What to do: Please print every record below exactly as it appears.

+++++

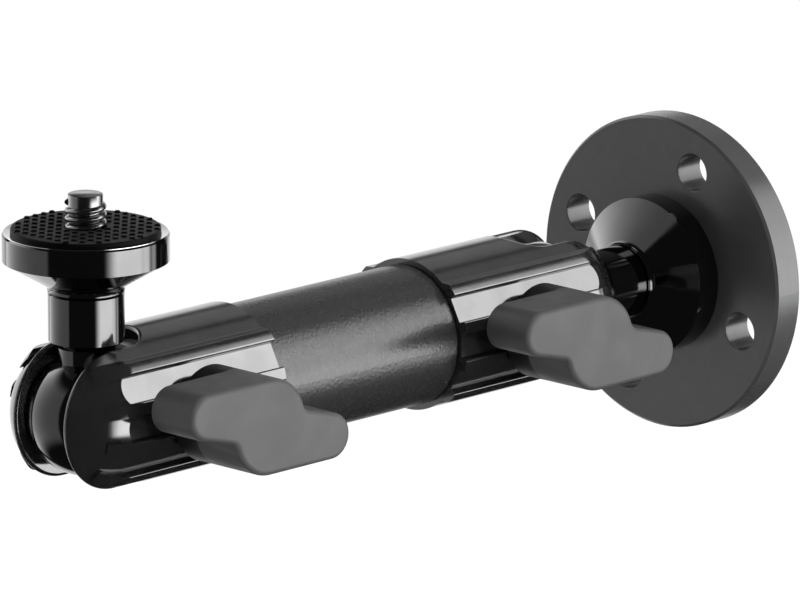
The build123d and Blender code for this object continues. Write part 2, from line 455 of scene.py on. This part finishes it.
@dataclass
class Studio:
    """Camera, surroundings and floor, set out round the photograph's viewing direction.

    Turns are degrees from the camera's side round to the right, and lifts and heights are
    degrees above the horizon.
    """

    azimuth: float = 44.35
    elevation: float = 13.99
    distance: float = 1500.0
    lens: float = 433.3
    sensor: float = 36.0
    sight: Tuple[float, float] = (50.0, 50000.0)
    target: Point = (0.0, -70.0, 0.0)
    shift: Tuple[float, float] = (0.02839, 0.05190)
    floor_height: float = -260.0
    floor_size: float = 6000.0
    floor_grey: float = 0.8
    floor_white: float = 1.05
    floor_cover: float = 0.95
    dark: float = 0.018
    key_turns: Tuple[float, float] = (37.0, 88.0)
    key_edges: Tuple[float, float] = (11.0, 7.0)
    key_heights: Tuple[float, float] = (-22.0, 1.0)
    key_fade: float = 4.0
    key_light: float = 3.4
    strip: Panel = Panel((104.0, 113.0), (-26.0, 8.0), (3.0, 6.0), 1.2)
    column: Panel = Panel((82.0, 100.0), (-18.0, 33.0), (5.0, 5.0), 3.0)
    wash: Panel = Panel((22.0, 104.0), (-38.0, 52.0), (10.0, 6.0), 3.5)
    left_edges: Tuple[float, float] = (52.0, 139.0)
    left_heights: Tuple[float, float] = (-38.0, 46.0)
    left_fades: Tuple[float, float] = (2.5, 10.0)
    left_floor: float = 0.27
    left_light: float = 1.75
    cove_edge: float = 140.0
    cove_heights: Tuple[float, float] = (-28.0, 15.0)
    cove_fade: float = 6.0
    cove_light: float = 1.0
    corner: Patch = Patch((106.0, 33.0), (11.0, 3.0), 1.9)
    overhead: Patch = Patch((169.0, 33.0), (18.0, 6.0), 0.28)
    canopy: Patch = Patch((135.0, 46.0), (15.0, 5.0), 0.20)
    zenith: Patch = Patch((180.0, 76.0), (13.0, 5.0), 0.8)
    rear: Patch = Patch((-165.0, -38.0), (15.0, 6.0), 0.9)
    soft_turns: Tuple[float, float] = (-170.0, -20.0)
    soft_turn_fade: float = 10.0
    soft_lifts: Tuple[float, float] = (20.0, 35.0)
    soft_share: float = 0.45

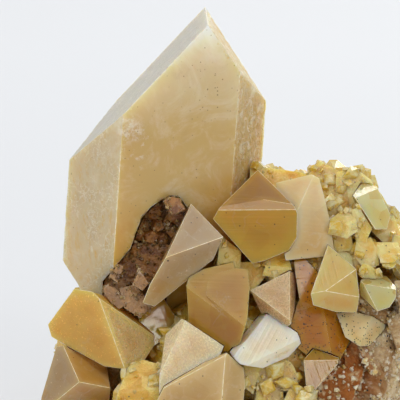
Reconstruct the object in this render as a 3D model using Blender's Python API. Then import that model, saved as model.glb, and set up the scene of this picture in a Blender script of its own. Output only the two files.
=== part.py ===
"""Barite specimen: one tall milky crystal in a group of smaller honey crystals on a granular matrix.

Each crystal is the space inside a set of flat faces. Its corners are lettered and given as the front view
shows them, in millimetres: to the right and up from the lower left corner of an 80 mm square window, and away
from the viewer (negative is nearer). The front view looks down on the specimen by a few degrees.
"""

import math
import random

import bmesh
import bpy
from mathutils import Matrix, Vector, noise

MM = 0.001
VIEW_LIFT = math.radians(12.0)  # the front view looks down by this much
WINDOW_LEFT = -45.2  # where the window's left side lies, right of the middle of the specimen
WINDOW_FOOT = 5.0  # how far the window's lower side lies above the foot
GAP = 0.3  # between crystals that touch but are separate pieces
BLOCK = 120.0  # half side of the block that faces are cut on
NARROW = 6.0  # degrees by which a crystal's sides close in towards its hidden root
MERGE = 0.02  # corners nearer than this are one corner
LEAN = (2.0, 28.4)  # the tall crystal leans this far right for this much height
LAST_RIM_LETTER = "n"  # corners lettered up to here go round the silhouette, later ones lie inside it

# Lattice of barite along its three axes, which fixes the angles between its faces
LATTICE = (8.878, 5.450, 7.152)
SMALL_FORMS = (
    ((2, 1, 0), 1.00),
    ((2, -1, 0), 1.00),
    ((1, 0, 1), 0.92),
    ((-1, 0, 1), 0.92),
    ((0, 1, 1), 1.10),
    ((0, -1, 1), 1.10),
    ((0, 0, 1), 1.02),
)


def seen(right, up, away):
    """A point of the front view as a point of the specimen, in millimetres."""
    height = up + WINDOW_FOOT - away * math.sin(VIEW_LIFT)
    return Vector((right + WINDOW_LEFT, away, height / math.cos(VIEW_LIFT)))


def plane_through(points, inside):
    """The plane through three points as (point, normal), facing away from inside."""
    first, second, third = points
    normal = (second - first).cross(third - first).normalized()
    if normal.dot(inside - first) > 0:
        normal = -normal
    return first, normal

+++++

Reply to the task:
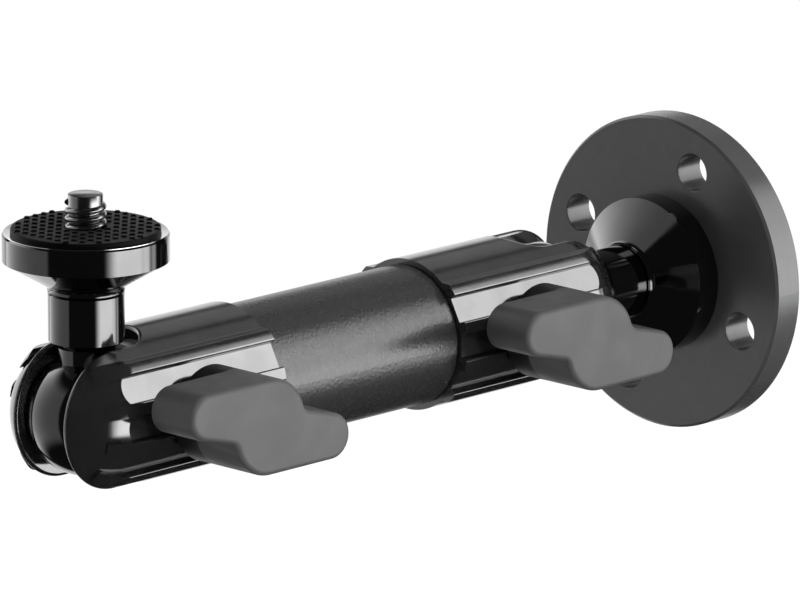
The build123d and Blender code for this object continues. Write part 2, from line 455 of scene.py on. This part finishes it.
@dataclass
class Studio:
    """Camera, surroundings and floor, set out round the photograph's viewing direction.

    Turns are degrees from the camera's side round to the right, and lifts and heights are
    degrees above the horizon.
    """

    azimuth: float = 44.35
    elevation: float = 13.99
    distance: float = 1500.0
    lens: float = 433.3
    sensor: float = 36.0
    sight: Tuple[float, float] = (50.0, 50000.0)
    target: Point = (0.0, -70.0, 0.0)
    shift: Tuple[float, float] = (0.02839, 0.05190)
    floor_height: float = -260.0
    floor_size: float = 6000.0
    floor_grey: float = 0.8
    floor_white: float = 1.05
    floor_cover: float = 0.95
    dark: float = 0.018
    key_turns: Tuple[float, float] = (37.0, 88.0)
    key_edges: Tuple[float, float] = (11.0, 7.0)
    key_heights: Tuple[float, float] = (-22.0, 1.0)
    key_fade: float = 4.0
    key_light: float = 3.4
    strip: Panel = Panel((104.0, 113.0), (-26.0, 8.0), (3.0, 6.0), 1.2)
    column: Panel = Panel((82.0, 100.0), (-18.0, 33.0), (5.0, 5.0), 3.0)
    wash: Panel = Panel((22.0, 104.0), (-38.0, 52.0), (10.0, 6.0), 3.5)
    left_edges: Tuple[float, float] = (52.0, 139.0)
    left_heights: Tuple[float, float] = (-38.0, 46.0)
    left_fades: Tuple[float, float] = (2.5, 10.0)
    left_floor: float = 0.27
    left_light: float = 1.75
    cove_edge: float = 140.0
    cove_heights: Tuple[float, float] = (-28.0, 15.0)
    cove_fade: float = 6.0
    cove_light: float = 1.0
    corner: Patch = Patch((106.0, 33.0), (11.0, 3.0), 1.9)
    overhead: Patch = Patch((169.0, 33.0), (18.0, 6.0), 0.28)
    canopy: Patch = Patch((135.0, 46.0), (15.0, 5.0), 0.20)
    zenith: Patch = Patch((180.0, 76.0), (13.0, 5.0), 0.8)
    rear: Patch = Patch((-165.0, -38.0), (15.0, 6.0), 0.9)
    soft_turns: Tuple[float, float] = (-170.0, -20.0)
    soft_turn_fade: float = 10.0
    soft_lifts: Tuple[float, float] = (20.0, 35.0)
    soft_share: float = 0.45

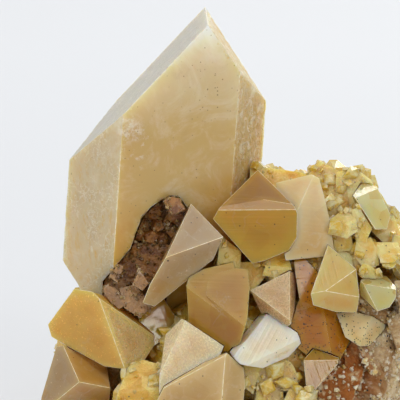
Reconstruct the object in this render as a 3D model using Blender's Python API. Then import that model, saved as model.glb, and set up the scene of this picture in a Blender script of its own. Output only the two files.
=== part.py ===
"""Barite specimen: one tall milky crystal in a group of smaller honey crystals on a granular matrix.

Each crystal is the space inside a set of flat faces. Its corners are lettered and given as the front view
shows them, in millimetres: to the right and up from the lower left corner of an 80 mm square window, and away
from the viewer (negative is nearer). The front view looks down on the specimen by a few degrees.
"""

import math
import random

import bmesh
import bpy
from mathutils import Matrix, Vector, noise

MM = 0.001
VIEW_LIFT = math.radians(12.0)  # the front view looks down by this much
WINDOW_LEFT = -45.2  # where the window's left side lies, right of the middle of the specimen
WINDOW_FOOT = 5.0  # how far the window's lower side lies above the foot
GAP = 0.3  # between crystals that touch but are separate pieces
BLOCK = 120.0  # half side of the block that faces are cut on
NARROW = 6.0  # degrees by which a crystal's sides close in towards its hidden root
MERGE = 0.02  # corners nearer than this are one corner
LEAN = (2.0, 28.4)  # the tall crystal leans this far right for this much height
LAST_RIM_LETTER = "n"  # corners lettered up to here go round the silhouette, later ones lie inside it

# Lattice of barite along its three axes, which fixes the angles between its faces
LATTICE = (8.878, 5.450, 7.152)
SMALL_FORMS = (
    ((2, 1, 0), 1.00),
    ((2, -1, 0), 1.00),
    ((1, 0, 1), 0.92),
    ((-1, 0, 1), 0.92),
    ((0, 1, 1), 1.10),
    ((0, -1, 1), 1.10),
    ((0, 0, 1), 1.02),
)


def seen(right, up, away):
    """A point of the front view as a point of the specimen, in millimetres."""
    height = up + WINDOW_FOOT - away * math.sin(VIEW_LIFT)
    return Vector((right + WINDOW_LEFT, away, height / math.cos(VIEW_LIFT)))


def plane_through(points, inside):
    """The plane through three points as (point, normal), facing away from inside."""
    first, second, third = points
    normal = (second - first).cross(third - first).normalized()
    if normal.dot(inside - first) > 0:
        normal = -normal
    return first, normal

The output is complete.